Direction =
Take all the material and copy it exactly.

Collected material =
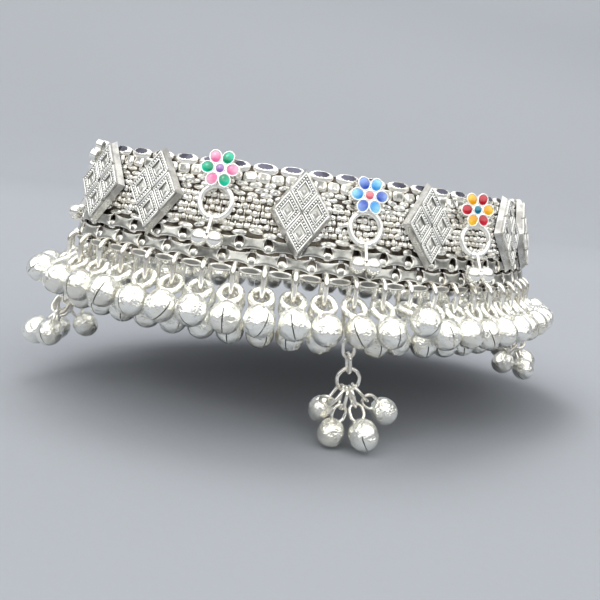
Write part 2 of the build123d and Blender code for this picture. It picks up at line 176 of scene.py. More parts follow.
silverLooks = {  # rough: bright places, then dull; patch, grain, ripple: fineness and strength
    "wovenSilver": {
        "metal": 0.72, "bright": (254, 252, 246), "dull": (222, 215, 200), "rough": (0.14, 0.32),
        "patch": (260, 0.6), "grain": (2600, 0.06), "ripple": (700, 0.16),
    },
    # painted reflection: flat cut faces take the same silver painted darker, for the dark
    # surroundings they mirror
    "facetPaintedReflection": {
        "metal": 0.6, "bright": (184, 184, 178), "dull": (112, 112, 108), "rough": (0.12, 0.3),
        "patch": (330, 0.8), "grain": (2600, 0.02), "ripple": (500, 0.06),
    },
    # painted reflection: the flat tops of the top chain take the same silver painted dark
    # blue-grey, for the surroundings they mirror
    "lensPaintedReflection": {
        "metal": 1.0, "bright": (100, 100, 114), "dull": (58, 58, 68), "rough": (0.14, 0.3),
        "patch": (300, 0.8), "grain": (2600, 0.01), "ripple": (400, 0.03),
    },
    # painted shade: the core is the same silver painted dark taupe, for the shade that falls
    # behind the weave
    "corePaintedShade": {
        "metal": 1.0, "bright": (88, 82, 74), "dull": (38, 34, 30), "rough": (0.3, 0.55),
        "patch": (520, 0.9), "grain": (2000, 0.1), "ripple": (800, 0.25),
    },
    # painted shade: the same silver painted near black, for the shade in the pits and openings of
    # the core and on the floors of the bead channels
    "paintedShadeSilver": {
        "metal": 1.0, "bright": (44, 39, 35), "dull": (20, 17, 15), "rough": (0.4, 0.6),
        "patch": (500, 0.5), "grain": (1800, 0.04), "ripple": (700, 0.08),
    },
    "castSilver": {
        "metal": 0.7, "bright": (204, 203, 199), "dull": (136, 134, 130), "rough": (0.24, 0.4),
        "patch": (420, 0.7), "grain": (2600, 0.02), "ripple": (600, 0.05),
    },
    "trimSilver": {
        "metal": 0.62, "bright": (255, 255, 251), "dull": (236, 233, 225), "rough": (0.12, 0.24),
        "patch": (300, 0.4), "grain": (2600, 0.006), "ripple": (500, 0.02),
    },
    "flowerSilver": {
        "metal": 0.75, "bright": (255, 254, 249), "dull": (234, 229, 218), "rough": (0.1, 0.24),
        "patch": (200, 0.35), "grain": (2600, 0.02), "ripple": (500, 0.06),
    },
    "wireSilver": {
        "metal": 0.85, "bright": (252, 250, 243), "dull": (206, 198, 182), "rough": (0.12, 0.26),
        "patch": (300, 0.6), "grain": (2800, 0.02), "ripple": (700, 0.06),
    },
    "bellSilver": {
        "metal": 0.86, "bright": (255, 255, 249), "dull": (226, 221, 205), "rough": (0.06, 0.16),
        "patch": (150, 0.5), "grain": (2400, 0.3), "ripple": (520, 1.1),
    },
    "plainSilver": {
        "metal": 1.0, "bright": (246, 245, 240), "dull": (204, 200, 190), "rough": (0.22, 0.38),
        "patch": (180, 0.4), "grain": (2600, 0.01), "ripple": (300, 0.02),
    },
}
silverSurface = {  # what all the silver shares
    "patchEdge": (0.42, 0.68),  # noise levels where a dull patch starts and is full
    "smearFineness": 4,  # times that of the patches
    "smearStretch": (1, 1, 2.5),
    "patchWear": 0.6,  # shares of the roughness that come from the patches and the smears
    "smearWear": 0.4,
    "details": (3.0, 2.0, 2.0, 1.0),  # of patches, smears, grain and ripple
    "bump": (0.6, 0.001),  # strength and depth
}


def silverFinish(name, looks, surface):
    finish = Finish(name)
    patchDetail, smearDetail, grainDetail, rippleDetail = surface["details"]
    fineness, strength = looks["patch"]
    patches = finish.range(finish.noise(fineness, patchDetail), *surface["patchEdge"])
    smears = finish.noise(fineness * surface["smearFineness"], smearDetail,
                          surface["smearStretch"])
    colour = finish.mix(patches * strength, tone(*looks["bright"]), tone(*looks["dull"]))
    wear = patches * surface["patchWear"] + smears * surface["smearWear"]
    smooth, rough = looks["rough"]
    grain, grainDepth = looks["grain"]
    ripple, rippleDepth = looks["ripple"]
    height = finish.noise(grain, grainDetail) * grainDepth
    height += finish.noise(ripple, rippleDetail) * rippleDepth
    return finish.shader({
        "Base Color": colour, "Metallic": looks["metal"],
        "Roughness": smooth + (rough - smooth) * wear,
        "Normal": finish.bump(height, *surface["bump"]),
    })


enamelColours = {  # the enamel's own colours, deep and pale; the run from deep by the heart of the flower to pale at the tip is painted shading, and the hearts take a mix, deep at the foot and pale at the top
    "sky": ((36, 150, 232), (160, 228, 252)),
    "navy": ((48, 84, 190), (140, 172, 238)),
    "rose": ((214, 84, 104), (244, 160, 168)),
    "red": ((172, 6, 30), (208, 44, 66)),
    "yellow": ((238, 160, 0), (252, 205, 60)),
    "teal": ((0, 100, 140), (0, 150, 170)),
    "green": ((0, 150, 105), (20, 205, 165)),
    "pink": ((236, 110, 165), (250, 185, 210)),
    "violet": ((140, 95, 170), (185, 150, 205)),
}
enamelSurface = {
    "cloud": (900, 0.5),  # fineness of the cloudy colour, and how far it moves the shade
    "tipEdge": (0.15, 0.95),
    "rimEdge": (0.7, 1.0),
    "rimPaintedSheen": (0.35, 0.55, 110),  # painted sheen: strength at the rim, share kept of the pale tone, and lift
    "rough": (0.12, 0.08),
    "glass": 1.5,
    "coat": (0.4, 0.04),
    "ripple": (1100, 1.0),  # fineness and detail
    "bump": (0.1, 0.0003),
}


def enamelFinish(name, looks):
    deep, pale = enamelColours[name]
    finish = Finish("enamel_" + name)
    tip = finish.node("ShaderNodeAttribute", {"attribute_name": "tipShare"}, output=2)
    rim = finish.node("ShaderNodeAttribute", {"attribute_name": "rimShare"}, output=2)
    fineness, drift = looks["cloud"]
    cloud = finish.noise(fineness)
    # painted shading: the shade of each pool moves from deep to pale along it, with a cloudy drift
    share = finish.range(tip + (cloud - 0.5) * drift, *looks["tipEdge"])
    body = finish.mix(share, tone(*deep), tone(*pale))
    # painted sheen: each pool is painted paler towards its rim
    strength, kept, lift = looks["rimPaintedSheen"]
    edge = finish.range(rim, *looks["rimEdge"]) * strength
    smooth, rough = looks["rough"]
    coat, coatRough = looks["coat"]
    return finish.shader({
        "Base Color": finish.mix(edge, body, tone(*(kept * c + lift for c in pale))),
        "Roughness": smooth + cloud * rough, "IOR": looks["glass"],
        "Coat Weight": coat, "Coat Roughness": coatRough,
        "Normal": finish.bump(finish.noise(*looks["ripple"]), *looks["bump"]),
    })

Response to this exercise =
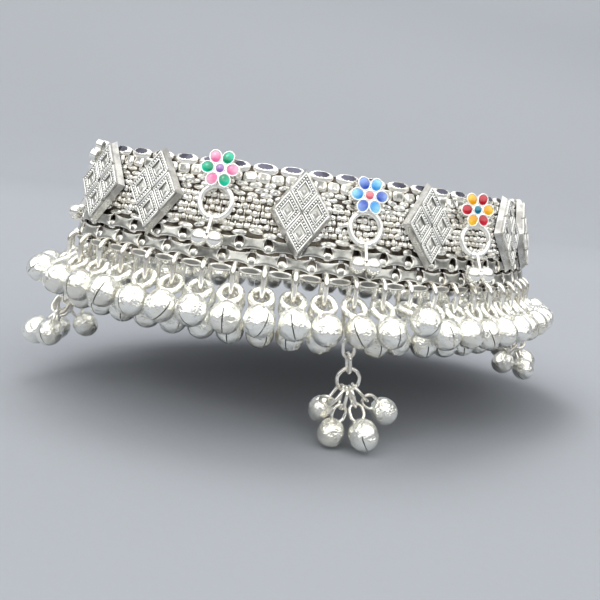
Write part 2 of the build123d and Blender code for this picture. It picks up at line 176 of scene.py. More parts follow.
silverLooks = {  # rough: bright places, then dull; patch, grain, ripple: fineness and strength
    "wovenSilver": {
        "metal": 0.72, "bright": (254, 252, 246), "dull": (222, 215, 200), "rough": (0.14, 0.32),
        "patch": (260, 0.6), "grain": (2600, 0.06), "ripple": (700, 0.16),
    },
    # painted reflection: flat cut faces take the same silver painted darker, for the dark
    # surroundings they mirror
    "facetPaintedReflection": {
        "metal": 0.6, "bright": (184, 184, 178), "dull": (112, 112, 108), "rough": (0.12, 0.3),
        "patch": (330, 0.8), "grain": (2600, 0.02), "ripple": (500, 0.06),
    },
    # painted reflection: the flat tops of the top chain take the same silver painted dark
    # blue-grey, for the surroundings they mirror
    "lensPaintedReflection": {
        "metal": 1.0, "bright": (100, 100, 114), "dull": (58, 58, 68), "rough": (0.14, 0.3),
        "patch": (300, 0.8), "grain": (2600, 0.01), "ripple": (400, 0.03),
    },
    # painted shade: the core is the same silver painted dark taupe, for the shade that falls
    # behind the weave
    "corePaintedShade": {
        "metal": 1.0, "bright": (88, 82, 74), "dull": (38, 34, 30), "rough": (0.3, 0.55),
        "patch": (520, 0.9), "grain": (2000, 0.1), "ripple": (800, 0.25),
    },
    # painted shade: the same silver painted near black, for the shade in the pits and openings of
    # the core and on the floors of the bead channels
    "paintedShadeSilver": {
        "metal": 1.0, "bright": (44, 39, 35), "dull": (20, 17, 15), "rough": (0.4, 0.6),
        "patch": (500, 0.5), "grain": (1800, 0.04), "ripple": (700, 0.08),
    },
    "castSilver": {
        "metal": 0.7, "bright": (204, 203, 199), "dull": (136, 134, 130), "rough": (0.24, 0.4),
        "patch": (420, 0.7), "grain": (2600, 0.02), "ripple": (600, 0.05),
    },
    "trimSilver": {
        "metal": 0.62, "bright": (255, 255, 251), "dull": (236, 233, 225), "rough": (0.12, 0.24),
        "patch": (300, 0.4), "grain": (2600, 0.006), "ripple": (500, 0.02),
    },
    "flowerSilver": {
        "metal": 0.75, "bright": (255, 254, 249), "dull": (234, 229, 218), "rough": (0.1, 0.24),
        "patch": (200, 0.35), "grain": (2600, 0.02), "ripple": (500, 0.06),
    },
    "wireSilver": {
        "metal": 0.85, "bright": (252, 250, 243), "dull": (206, 198, 182), "rough": (0.12, 0.26),
        "patch": (300, 0.6), "grain": (2800, 0.02), "ripple": (700, 0.06),
    },
    "bellSilver": {
        "metal": 0.86, "bright": (255, 255, 249), "dull": (226, 221, 205), "rough": (0.06, 0.16),
        "patch": (150, 0.5), "grain": (2400, 0.3), "ripple": (520, 1.1),
    },
    "plainSilver": {
        "metal": 1.0, "bright": (246, 245, 240), "dull": (204, 200, 190), "rough": (0.22, 0.38),
        "patch": (180, 0.4), "grain": (2600, 0.01), "ripple": (300, 0.02),
    },
}
silverSurface = {  # what all the silver shares
    "patchEdge": (0.42, 0.68),  # noise levels where a dull patch starts and is full
    "smearFineness": 4,  # times that of the patches
    "smearStretch": (1, 1, 2.5),
    "patchWear": 0.6,  # shares of the roughness that come from the patches and the smears
    "smearWear": 0.4,
    "details": (3.0, 2.0, 2.0, 1.0),  # of patches, smears, grain and ripple
    "bump": (0.6, 0.001),  # strength and depth
}


def silverFinish(name, looks, surface):
    finish = Finish(name)
    patchDetail, smearDetail, grainDetail, rippleDetail = surface["details"]
    fineness, strength = looks["patch"]
    patches = finish.range(finish.noise(fineness, patchDetail), *surface["patchEdge"])
    smears = finish.noise(fineness * surface["smearFineness"], smearDetail,
                          surface["smearStretch"])
    colour = finish.mix(patches * strength, tone(*looks["bright"]), tone(*looks["dull"]))
    wear = patches * surface["patchWear"] + smears * surface["smearWear"]
    smooth, rough = looks["rough"]
    grain, grainDepth = looks["grain"]
    ripple, rippleDepth = looks["ripple"]
    height = finish.noise(grain, grainDetail) * grainDepth
    height += finish.noise(ripple, rippleDetail) * rippleDepth
    return finish.shader({
        "Base Color": colour, "Metallic": looks["metal"],
        "Roughness": smooth + (rough - smooth) * wear,
        "Normal": finish.bump(height, *surface["bump"]),
    })


enamelColours = {  # the enamel's own colours, deep and pale; the run from deep by the heart of the flower to pale at the tip is painted shading, and the hearts take a mix, deep at the foot and pale at the top
    "sky": ((36, 150, 232), (160, 228, 252)),
    "navy": ((48, 84, 190), (140, 172, 238)),
    "rose": ((214, 84, 104), (244, 160, 168)),
    "red": ((172, 6, 30), (208, 44, 66)),
    "yellow": ((238, 160, 0), (252, 205, 60)),
    "teal": ((0, 100, 140), (0, 150, 170)),
    "green": ((0, 150, 105), (20, 205, 165)),
    "pink": ((236, 110, 165), (250, 185, 210)),
    "violet": ((140, 95, 170), (185, 150, 205)),
}
enamelSurface = {
    "cloud": (900, 0.5),  # fineness of the cloudy colour, and how far it moves the shade
    "tipEdge": (0.15, 0.95),
    "rimEdge": (0.7, 1.0),
    "rimPaintedSheen": (0.35, 0.55, 110),  # painted sheen: strength at the rim, share kept of the pale tone, and lift
    "rough": (0.12, 0.08),
    "glass": 1.5,
    "coat": (0.4, 0.04),
    "ripple": (1100, 1.0),  # fineness and detail
    "bump": (0.1, 0.0003),
}


def enamelFinish(name, looks):
    deep, pale = enamelColours[name]
    finish = Finish("enamel_" + name)
    tip = finish.node("ShaderNodeAttribute", {"attribute_name": "tipShare"}, output=2)
    rim = finish.node("ShaderNodeAttribute", {"attribute_name": "rimShare"}, output=2)
    fineness, drift = looks["cloud"]
    cloud = finish.noise(fineness)
    # painted shading: the shade of each pool moves from deep to pale along it, with a cloudy drift
    share = finish.range(tip + (cloud - 0.5) * drift, *looks["tipEdge"])
    body = finish.mix(share, tone(*deep), tone(*pale))
    # painted sheen: each pool is painted paler towards its rim
    strength, kept, lift = looks["rimPaintedSheen"]
    edge = finish.range(rim, *looks["rimEdge"]) * strength
    smooth, rough = looks["rough"]
    coat, coatRough = looks["coat"]
    return finish.shader({
        "Base Color": finish.mix(edge, body, tone(*(kept * c + lift for c in pale))),
        "Roughness": smooth + cloud * rough, "IOR": looks["glass"],
        "Coat Weight": coat, "Coat Roughness": coatRough,
        "Normal": finish.bump(finish.noise(*looks["ripple"]), *looks["bump"]),
    })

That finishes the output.